====== Collected material

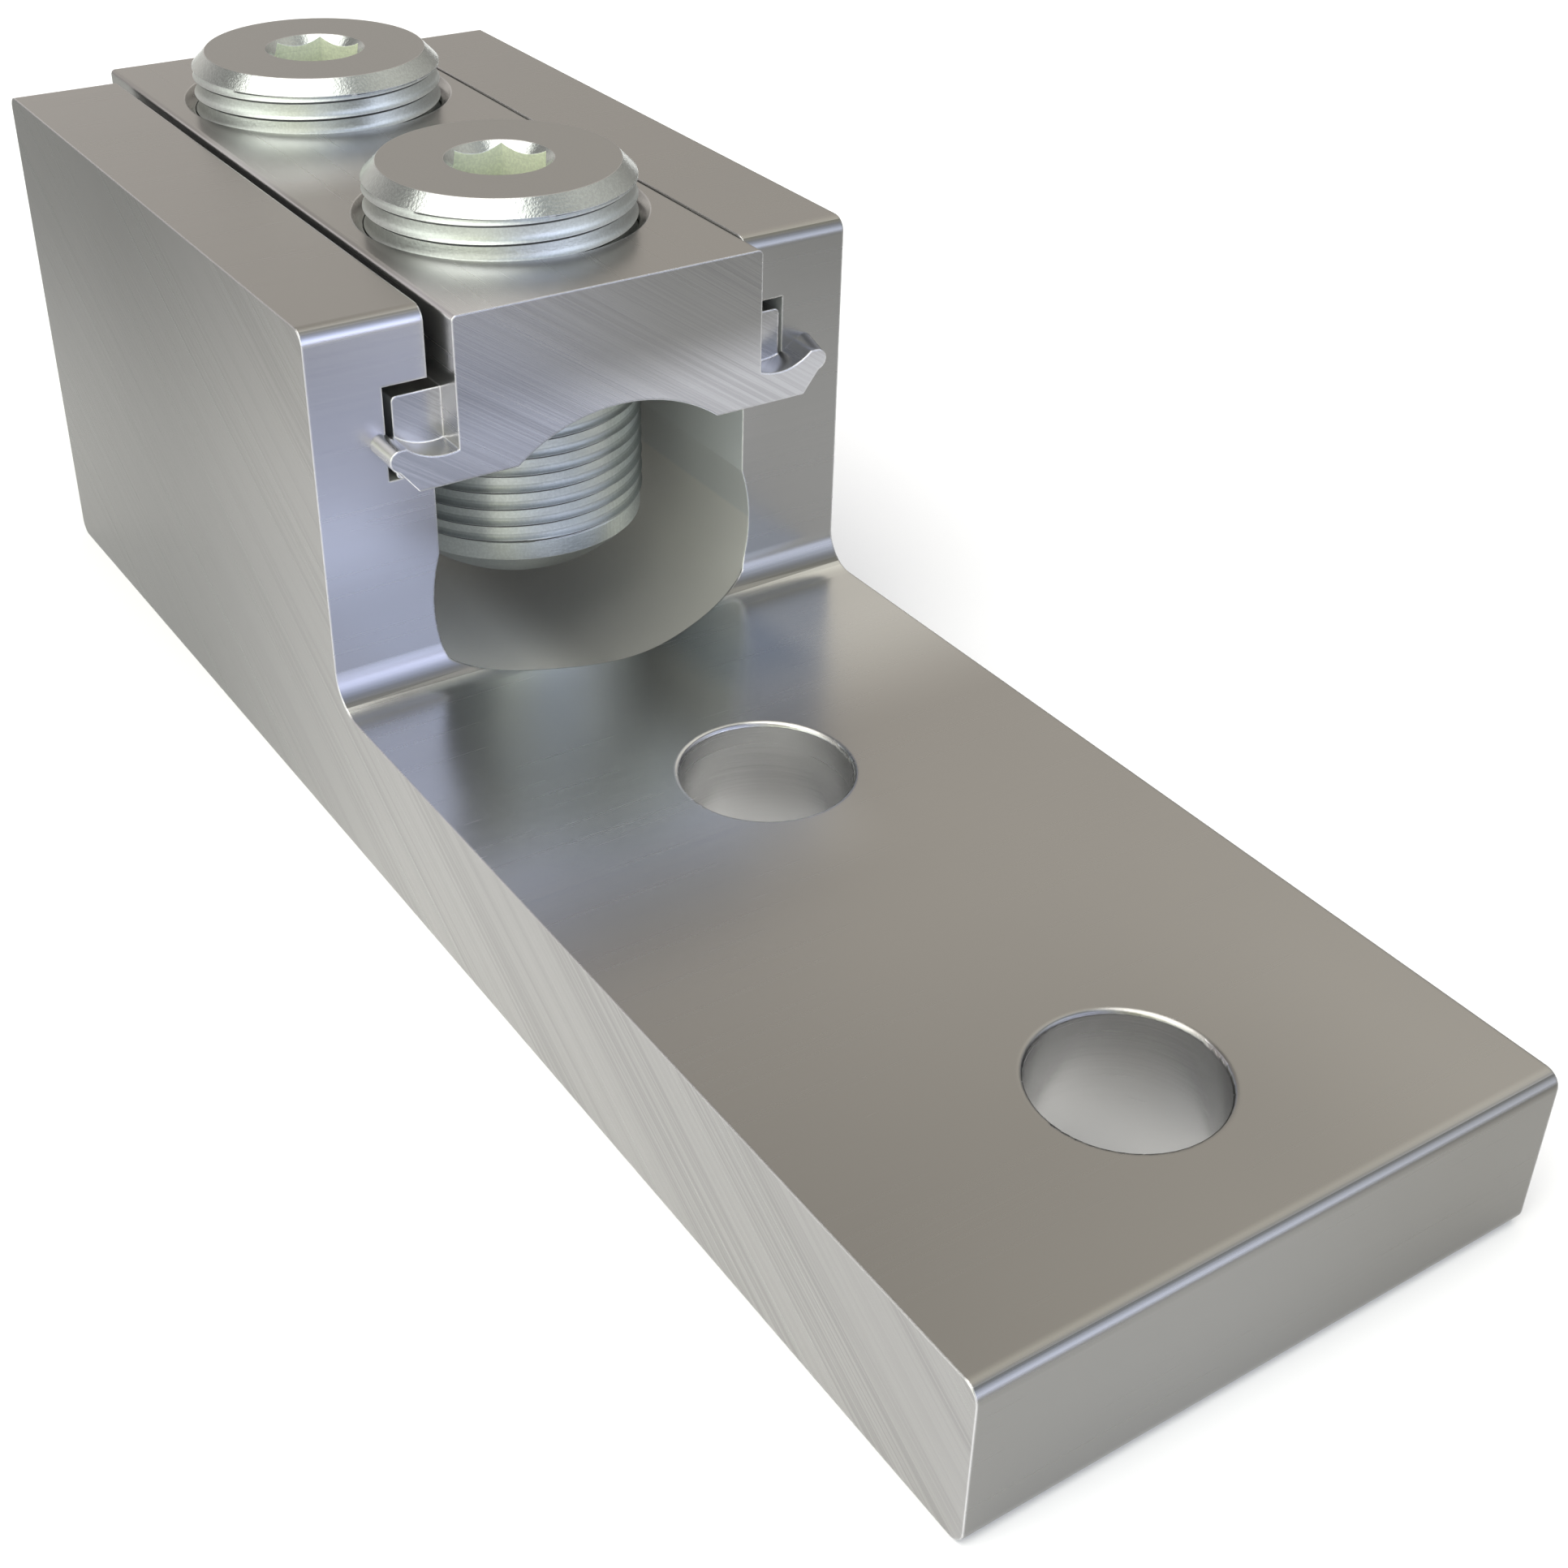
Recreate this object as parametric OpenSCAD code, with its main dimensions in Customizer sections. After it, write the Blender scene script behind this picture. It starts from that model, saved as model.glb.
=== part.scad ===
// Two-hole terminal lug with a slide-in cap and two set screws.
// Millimetres, +Z up. The origin is midway between the bolt holes on the mounting face.
// +X points along the tang to its tip, and the cable comes in from -X.

/* [Lug body] */
// Width of the barrel and the tang
lug_w = 50.8; // [47:0.1:60]
// Length of the barrel along the cable
barrel_l = 69.6; // [66:0.1:90]
// Height of the barrel above the mounting face
barrel_h = 47.6; // [46:0.1:56]
// Thickness of the tang
tang_t = 14.1; // [10:0.1:16]
// Radius on the outer corners of the extruded outline
corner_r = 1.3; // [0.5:0.1:3]
// Radius in the inside corner between the barrel and the tang
fillet_r = 3.2; // [1:0.1:6]

/* [Bolt holes] */
// Diameter of each bolt hole
bolt_hole_d = 14.3; // [10:0.1:18]
// Distance between the centres of the two bolt holes
bolt_pitch = 44.45; // [30:0.05:60]
// Distance from the outer bolt hole's centre to the tip of the tang
tip_gap = 15.875; // [12:0.025:24]
// Distance from the barrel's front face to the inner bolt hole's centre
root_gap = 27.2; // [20:0.1:40]
// Radius of the rounded rim at each end of a bolt hole
bolt_hole_round = 0.4; // [0.1:0.05:1]

/* [Cable bore] */
// Diameter of the drilled bore that takes the cable
bore_d = 31.9; // [31:0.1:34]
// Thickness of the metal left under the bore
floor_t = 4.9; // [4:0.1:8]
// How far the full bore runs past the barrel's front face
bore_past = 0.3; // [0:0.1:2]
// Included angle of the drill point that ends the bore
drill_angle = 118; // [90:1:140]

/* [Slot and grooves] */
// Width of the slot over the bore
slot_w = 30.3; // [29:0.1:30.8]
// Width across both grooves, from outer wall to outer wall
groove_w = 38.2; // [37:0.1:42]
// Height of the groove floor above the mounting face
groove_z = 33.5; // [32.5:0.1:35]
// Height of each groove
groove_h = 8.2; // [7.5:0.1:10]

/* [Cap] */
// Gap between the cap's neck and the slot wall on the -Y side
neck_gap_left = 1.1; // [0.1:0.05:1.5]
// Gap between the cap's neck and the slot wall on the +Y side
neck_gap_right = 0.1; // [0.1:0.05:1.5]
// Gap between the cap's flange and the groove wall on the -Y side
flange_gap_left = 0.7; // [0.1:0.05:1]
// Gap between the cap's flange and the groove wall on the +Y side
flange_gap_right = 0.35; // [0.1:0.05:1]
// Gap between the top of the flanges and the groove roof
flange_gap_top = 1; // [0.1:0.05:1.5]
// Radius on the outer edges of the cap's outline
cap_edge_r = 0.45; // [0.1:0.05:0.8]
// How far the cap stands out past the barrel's front face
cap_out_front = 2.9; // [1.5:0.1:6]
// How far the cap stands out past the barrel's back face
cap_out_back = 3.5; // [1.5:0.1:6]

/* [Staked cap ends] */
// Sideways distance from the screw row to the middle of each punched scoop
punch_y = 16.1; // [15.5:0.1:17]
// Radius of the punch that leaves the scoop
punch_r = 5.2; // [4.8:0.1:6]
// Thickness of the flange that is left under the scoop
punch_floor = 2.65; // [2:0.05:3.2]
// Sideways distance from the screw row to the middle of the rounded lip, at the cap's end
lip_y = 20.1; // [20:0.1:21]
// Height of the middle of the rounded lip above the groove floor, at the cap's end
lip_z = 2.95; // [2.5:0.05:3.4]
// Radius of the rounded lip that laps over the barrel's end face
lip_r = 0.95; // [0.6:0.05:1.2]
// How much further out the lip stands where it meets the barrel
lip_lean_y = 0.4; // [0:0.05:0.8]
// How much higher the lip stands where it meets the barrel
lip_lean_z = 0.5; // [0:0.05:0.8]
// Sideways distance from the screw row to the foot of the lip's sloping underside
lip_foot_y = 18.7; // [18:0.1:19]

/* [Screws] */
// Major diameter of the set screws
screw_d = 23.9; // [20:0.1:24.5]
// Radial gap between a screw and its hole in the cap
screw_gap = 0.08; // [0.03:0.01:0.1]
// Length of each screw from the flat top to the bottom of the dome
screw_l = 38.1; // [34:0.1:42]
// How far the screws stand out above the cap
screw_out = 4.5; // [1.5:0.1:10]
// Distance between the centres of the two screws
screw_pitch = 38.5; // [27:0.1:40]
// Distance from the cap's front end to the centre of the front screw
screw_end_gap = 20; // [17:0.1:22]
// Sideways distance from the lug's centre line to the screw row
row_y = 0.9; // [-0.5:0.05:1.5]
// Width and height of the bevel round the top of each screw
screw_bevel = 1.35; // [0.5:0.05:2]
// Width of the bevel at the mouth of each screw hole
hole_bevel = 0.95; // [0.3:0.05:1.5]
// Radius of the domed tip
dome_r = 15.7; // [14:0.1:20]
// Radius of the plain band between the thread and the dome
band_r = 11.7; // [9:0.1:11.7]
// Height of the plain band between the thread and the dome
band_h = 2.3; // [1:0.1:4]
// Size of the hex socket across its flats
hex_af = 7.94; // [6:0.01:10]
// Depth of the hex socket
hex_depth = 11; // [6:0.5:16]
// Diameter of the bevelled mouth of the hex socket
hex_mouth_d = 9.6; // [9.4:0.1:12]

/* [Hidden] */
$fn = 96;
// Extra length of a cutting tool past the face that it cuts through
cut = 1;

front_x = -bolt_pitch / 2 - root_gap;
back_x = front_x - barrel_l;
tip_x = bolt_pitch / 2 + tip_gap;

bore_r = bore_d / 2;
bore_z = floor_t + bore_r;
drill_point = bore_r / tan(drill_angle / 2);
groove_top = groove_z + groove_h;

neck_left = -slot_w / 2 + neck_gap_left;
neck_right = slot_w / 2 - neck_gap_right;
flange_left = -groove_w / 2 + flange_gap_left;
flange_right = groove_w / 2 - flange_gap_right;
flange_top = groove_top - flange_gap_top;
scoop_z = groove_z + punch_floor + punch_r;
// Radius of the leaning part of a lip, which starts just inside the straight part at the cap's end
lean_r = lip_r - 0.05;

screw_r = screw_d / 2;
screw_hole_r = screw_r + screw_gap;
screw_tip_z = barrel_h + screw_out - screw_l;
screw_front_x = front_x + cap_out_front - screw_end_gap;
screw_back_x = screw_front_x - screw_pitch;
dome_h = dome_r - sqrt(dome_r * dome_r - band_r * band_r);
hex_corner_r = hex_af / sqrt(3);
hex_point = hex_corner_r / tan(drill_angle / 2);

// A rectangle from one corner to the other, with the same radius on each corner
module round_rect(low, high, r) {
    translate([low[0] + r, low[1]]) square([high[0] - low[0] - 2 * r, high[1] - low[1]]);
    translate([low[0], low[1] + r]) square([high[0] - low[0], high[1] - low[1] - 2 * r]);
    for (x = [low[0] + r, high[0] - r], y = [low[1] + r, high[1] - r]) translate([x, y]) circle(r);
}

// Turns a YZ outline into a bar along X, from one x to another
module bar_x(from, to) {
    translate([from, 0, 0]) rotate([90, 0, 90]) linear_extrude(to - from) children();
}

// Turns an XZ outline into a bar along Y, from one y to another
module bar_y(from, to) {
    translate([0, to, 0]) rotate([90, 0, 0]) linear_extrude(to - from) children();
}

// Side view of the extrusion that the lug is sawn from
module lug_outline() {
    round_rect([back_x, 0], [front_x, barrel_h], corner_r);
    round_rect([back_x, 0], [tip_x, tang_t], corner_r);
    difference() {
        translate([front_x - fillet_r, tang_t - fillet_r]) square(2 * fillet_r);
        translate([front_x + fillet_r, tang_t + fillet_r]) circle(fillet_r);
    }
}

// The drilled bore with its drill point
module cable_bore() {
    translate([back_x - cut, 0, bore_z]) rotate([0, 90, 0]) {
        cylinder(h = barrel_l + bore_past + cut, r = bore_r);
        translate([0, 0, barrel_l + bore_past + cut]) cylinder(h = drill_point, r1 = bore_r, r2 = 0);
    }
}

// End view of the slot, with a groove on each side
module slot_outline() {
    translate([-slot_w / 2, bore_z]) square([slot_w, barrel_h - bore_z + cut]);
    translate([-groove_w / 2, groove_z]) square([groove_w, groove_h]);
}

// The cutter that rounds over the upper rim of a bolt hole, with the face at z = 0
module hole_rim(r) {
    rotate_extrude() difference() {
        translate([0, -bolt_hole_round]) square([r + bolt_hole_round, bolt_hole_round + cut]);
        translate([r + bolt_hole_round, -bolt_hole_round]) circle(bolt_hole_round);
    }
}

module bolt_hole() {
    r = bolt_hole_d / 2;
    translate([0, 0, -cut]) cylinder(h = tang_t + 2 * cut, r = r);
    translate([0, 0, tang_t]) hole_rim(r);
    rotate([180, 0, 0]) hole_rim(r);
}

// Barrel and tang, one piece
module body() {
    color([0.66, 0.66, 0.65]) difference() {
        bar_y(-lug_w / 2, lug_w / 2) lug_outline();
        cable_bore();
        bar_x(back_x - cut, front_x + cut) slot_outline();
        for (x = [-bolt_pitch / 2, bolt_pitch / 2]) translate([x, 0, 0]) bolt_hole();
    }
}

// End view of the cap where it sits in the barrel: a neck on two flanges
module cap_outline() {
    round_rect([neck_left, groove_z], [neck_right, barrel_h], cap_edge_r);
    round_rect([flange_left, groove_z], [flange_right, flange_top], cap_edge_r);
}

// The lip beside one scoop, on the +Y side of the screw row
module lip_outline() {
    lip_top = groove_z + lip_z;
    polygon([
        [0, groove_z], [lip_foot_y, groove_z], [lip_y + lip_r, lip_top],
        [lip_y, lip_top + lip_r], [0, lip_top + lip_r]
    ]);
    translate([lip_y, lip_top]) circle(lip_r);
}

// End view of the cap where it stands out of the barrel, with both flanges staked
module staked_outline() {
    translate([neck_left, groove_z]) square([neck_right - neck_left, flange_top - groove_z]);
    round_rect([neck_left, groove_z], [neck_right, barrel_h], cap_edge_r);
    for (side = [-1, 1]) translate([row_y, 0]) scale([side, 1]) difference() {
        lip_outline();
        translate([punch_y, scoop_z]) circle(punch_r);
    }
}

// One rounded lip: it leans in and down from the barrel's face, at from, to the cap's end, at to
module lip(side, from, to) {
    lean = [to - from, -side * lip_lean_y, -lip_lean_z];
    reach = abs(to - from);
    intersection() {
        translate([from, row_y + side * (lip_y + lip_lean_y), groove_z + lip_z + lip_lean_z])
            rotate([0, acos(lean[2] / norm(lean)), atan2(lean[1], lean[0])])
            translate([0, 0, -cut]) cylinder(h = norm(lean) + 2 * cut, r = lean_r);
        translate([min(from, to), row_y + side * lip_y - 2 * lip_r, groove_z])
            cube([reach, 4 * lip_r, groove_h]);
    }
}

// The hole for one screw, with a bevelled mouth
module screw_hole() {
    translate([0, 0, groove_z - cut]) cylinder(h = barrel_h - groove_z + 2 * cut, r = screw_hole_r);
    translate([0, 0, barrel_h - hole_bevel])
        cylinder(h = hole_bevel + cut, r1 = screw_hole_r, r2 = screw_hole_r + hole_bevel + cut);
}

// Slide-in cap: its arch carries the bore on into the cap's underside
module cap() {
    color([0.68, 0.68, 0.67]) difference() {
        union() {
            bar_x(back_x, front_x) cap_outline();
            bar_x(front_x, front_x + cap_out_front) staked_outline();
            bar_x(back_x - cap_out_back, back_x) staked_outline();
            for (side = [-1, 1]) {
                lip(side, front_x, front_x + cap_out_front);
                lip(side, back_x, back_x - cap_out_back);
            }
        }
        bar_x(back_x - cap_out_back - cut, front_x + cap_out_front + cut)
            translate([row_y, bore_z]) circle(bore_r);
        for (x = [screw_front_x, screw_back_x]) translate([x, row_y, 0]) screw_hole();
    }
}

// Half section of a screw, from the tip of the dome to the flat top
module screw_section() {
    top = screw_l;
    polygon([
        [0, dome_h], [band_r, dome_h], [band_r, dome_h + band_h], [screw_r, dome_h + band_h],
        [screw_r, top - screw_bevel], [screw_r - screw_bevel, top], [0, top]
    ]);
    intersection() {
        translate([0, dome_r]) circle(dome_r);
        square([band_r, dome_h]);
    }
}

// Hex socket in the top of a screw, with a bevelled mouth and a drilled end
module hex_socket() {
    mouth_r = hex_mouth_d / 2;
    flat_r = hex_af / 2;
    translate([0, 0, screw_l - hex_depth]) rotate([0, 0, 30])
        cylinder(h = hex_depth + cut, r = hex_corner_r, $fn = 6);
    translate([0, 0, screw_l - hex_depth - hex_point]) cylinder(h = hex_point, r1 = 0, r2 = flat_r);
    translate([0, 0, screw_l - mouth_r + flat_r])
        cylinder(h = mouth_r - flat_r + cut, r1 = flat_r, r2 = mouth_r + cut);
}

// One set screw: a plain cylinder stands for the thread
module screw() {
    difference() {
        rotate_extrude() screw_section();
        hex_socket();
    }
}

module screw_front() {
    color([0.72, 0.73, 0.71]) translate([screw_front_x, row_y, screw_tip_z]) screw();
}

module screw_back() {
    color([0.72, 0.73, 0.71]) translate([screw_back_x, row_y, screw_tip_z]) screw();
}

body();
cap();
screw_front();
screw_back();
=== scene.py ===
"""A two-hole terminal lug with a slide-in cap and two threaded set screws, on a studio floor."""
import math

import bmesh
import bpy
from mathutils import Matrix, Vector


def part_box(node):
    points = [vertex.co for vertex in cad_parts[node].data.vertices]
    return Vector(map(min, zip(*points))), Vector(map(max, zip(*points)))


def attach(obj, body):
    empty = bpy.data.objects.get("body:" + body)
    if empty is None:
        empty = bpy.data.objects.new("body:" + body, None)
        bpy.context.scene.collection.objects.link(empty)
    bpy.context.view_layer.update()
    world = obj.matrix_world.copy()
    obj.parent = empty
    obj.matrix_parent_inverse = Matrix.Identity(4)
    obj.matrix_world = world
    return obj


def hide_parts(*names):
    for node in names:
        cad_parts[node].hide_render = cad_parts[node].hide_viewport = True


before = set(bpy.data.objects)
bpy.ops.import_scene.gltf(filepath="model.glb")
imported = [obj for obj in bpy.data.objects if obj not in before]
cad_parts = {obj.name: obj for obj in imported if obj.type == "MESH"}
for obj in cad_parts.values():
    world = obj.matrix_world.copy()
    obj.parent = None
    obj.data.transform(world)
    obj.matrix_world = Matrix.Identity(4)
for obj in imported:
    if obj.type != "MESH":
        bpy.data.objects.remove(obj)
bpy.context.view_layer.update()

MM = 0.001

# Camera, in the lug's own frame
CAMERA_PLACE = Vector((100.242, -83.658, 112.752)) * MM
CAMERA_FORWARD = Vector((-0.67987, 0.47457, -0.55907))
CAMERA_UP = Vector((-0.47527, 0.29544, 0.82875))
CAMERA_LENS = 50.0
CAMERA_SENSOR = 36.0
CAMERA_NEAREST = 0.005
CAMERA_FARTHEST = 20.0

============

Short task: From the line with "to the flat top" through the line with "before = set(bpy.data.objects)", set down every line exactly and nothing besides.

Finished exercise:
// Half section of a screw, from the tip of the dome to the flat top
module screw_section() {
    top = screw_l;
    polygon([
        [0, dome_h], [band_r, dome_h], [band_r, dome_h + band_h], [screw_r, dome_h + band_h],
        [screw_r, top - screw_bevel], [screw_r - screw_bevel, top], [0, top]
    ]);
    intersection() {
        translate([0, dome_r]) circle(dome_r);
        square([band_r, dome_h]);
    }
}

// Hex socket in the top of a screw, with a bevelled mouth and a drilled end
module hex_socket() {
    mouth_r = hex_mouth_d / 2;
    flat_r = hex_af / 2;
    translate([0, 0, screw_l - hex_depth]) rotate([0, 0, 30])
        cylinder(h = hex_depth + cut, r = hex_corner_r, $fn = 6);
    translate([0, 0, screw_l - hex_depth - hex_point]) cylinder(h = hex_point, r1 = 0, r2 = flat_r);
    translate([0, 0, screw_l - mouth_r + flat_r])
        cylinder(h = mouth_r - flat_r + cut, r1 = flat_r, r2 = mouth_r + cut);
}

// One set screw: a plain cylinder stands for the thread
module screw() {
    difference() {
        rotate_extrude() screw_section();
        hex_socket();
    }
}

module screw_front() {
    color([0.72, 0.73, 0.71]) translate([screw_front_x, row_y, screw_tip_z]) screw();
}

module screw_back() {
    color([0.72, 0.73, 0.71]) translate([screw_back_x, row_y, screw_tip_z]) screw();
}

body();
cap();
screw_front();
screw_back();
=== scene.py ===
"""A two-hole terminal lug with a slide-in cap and two threaded set screws, on a studio floor."""
import math

import bmesh
import bpy
from mathutils import Matrix, Vector


def part_box(node):
    points = [vertex.co for vertex in cad_parts[node].data.vertices]
    return Vector(map(min, zip(*points))), Vector(map(max, zip(*points)))


def attach(obj, body):
    empty = bpy.data.objects.get("body:" + body)
    if empty is None:
        empty = bpy.data.objects.new("body:" + body, None)
        bpy.context.scene.collection.objects.link(empty)
    bpy.context.view_layer.update()
    world = obj.matrix_world.copy()
    obj.parent = empty
    obj.matrix_parent_inverse = Matrix.Identity(4)
    obj.matrix_world = world
    return obj


def hide_parts(*names):
    for node in names:
        cad_parts[node].hide_render = cad_parts[node].hide_viewport = True


before = set(bpy.data.objects)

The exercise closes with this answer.